Buying a home can create limitations and expenses that simply aren’t feasible for some people.

It’s not always possible to afford a home in a market where you want to live and work. In many cases, people settle on a location. Settling in a lackluster location can diminish the quality of life by creating long commutes, a lack of access to public transportation, and a sense of isolation.

It’s also important to be aware that monthly costs can go up when you own a home, even if rent increases are no longer in the mix. That’s because property taxes can rise each year. In addition, rates for homeowners insurance can also creep up over time.

Homeowners are also 100% responsible for all repairs and updates. That means that a homeowner needs to budget for:

  • New roof
  • New siding
  • Mold remediation
  • Storm damage
  • Driveway repaving
  • Age-related repairs
  • Pest infestations
  • Broken appliances or systems

Finally, buyers only get the perks of homeownership if they are able to stay in an area for a while. It’s important to stay long enough to build up enough equity to recover the down payment and closing costs before selling a home. The general rule is to only buy when planning to live in a home for at least five years.

The unpredictability of the market means that there’s never a guarantee that a buyer can sell a home for more than they paid for it.

Renting vs Owning a Home: Final Thoughts on Making the Smarter Investment

The choice to rent vs buy is as much a “heart” decision as it is a financial decision.
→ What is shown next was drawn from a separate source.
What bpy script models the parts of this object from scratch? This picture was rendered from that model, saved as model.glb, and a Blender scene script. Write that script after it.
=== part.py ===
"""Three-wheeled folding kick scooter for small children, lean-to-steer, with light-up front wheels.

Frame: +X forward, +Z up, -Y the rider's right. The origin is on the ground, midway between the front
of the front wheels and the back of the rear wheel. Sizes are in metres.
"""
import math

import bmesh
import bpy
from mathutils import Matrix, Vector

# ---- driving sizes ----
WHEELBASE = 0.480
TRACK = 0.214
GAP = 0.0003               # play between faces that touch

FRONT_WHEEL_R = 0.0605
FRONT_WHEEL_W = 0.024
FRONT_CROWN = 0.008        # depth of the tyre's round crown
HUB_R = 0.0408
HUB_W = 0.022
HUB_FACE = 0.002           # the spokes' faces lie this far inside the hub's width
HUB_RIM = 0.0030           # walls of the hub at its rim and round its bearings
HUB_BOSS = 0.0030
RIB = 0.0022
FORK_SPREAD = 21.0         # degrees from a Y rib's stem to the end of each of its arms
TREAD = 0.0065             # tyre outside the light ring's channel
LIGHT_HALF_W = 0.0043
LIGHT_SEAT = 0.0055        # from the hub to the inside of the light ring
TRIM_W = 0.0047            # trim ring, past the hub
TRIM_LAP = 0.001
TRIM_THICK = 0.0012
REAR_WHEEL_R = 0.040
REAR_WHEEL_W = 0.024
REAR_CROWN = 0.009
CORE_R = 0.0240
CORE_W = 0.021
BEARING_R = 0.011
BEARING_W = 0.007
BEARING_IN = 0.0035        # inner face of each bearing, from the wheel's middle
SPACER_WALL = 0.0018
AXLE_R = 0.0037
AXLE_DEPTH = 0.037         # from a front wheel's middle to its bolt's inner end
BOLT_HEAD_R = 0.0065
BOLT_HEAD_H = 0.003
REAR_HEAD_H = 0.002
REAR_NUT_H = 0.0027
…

The answer to buying v renting a house skews slightly more toward buying if a person plans to stay in an area for the long term. The cost of mortgage vs rent can be close in many markets around the country. Many homeowners pay less for their mortgage bills compared to renters. What’s more, they are building equity every single month, which may help them to cash out six figures at some point between today and retirement. A house is also an asset that homeowners can pass on to family.

Owning a home also protects you from the whims of the market. There’s no need to worry about rising rents, a property changing hands, or the whims of a landlord. A mortgage’s payment amount and interest rate are locked in for the life of the mortgage.

Of course, many people simply find that renting serves them better regardless of the pressure they feel from friends and family to buy. Parting with a large down payment, anticipating costly repairs, and being stuck in one spot is unattractive for someone with a busy lifestyle that includes lots of job hopping, travel, and leisure.

The final word is that everything from personal preference to local market conditions can determine if a person is better off buying or renting. It’s always smart to crunch the numbers based on local rental and housing costs to see if buying could actually lower the cost of living before considering the case settled.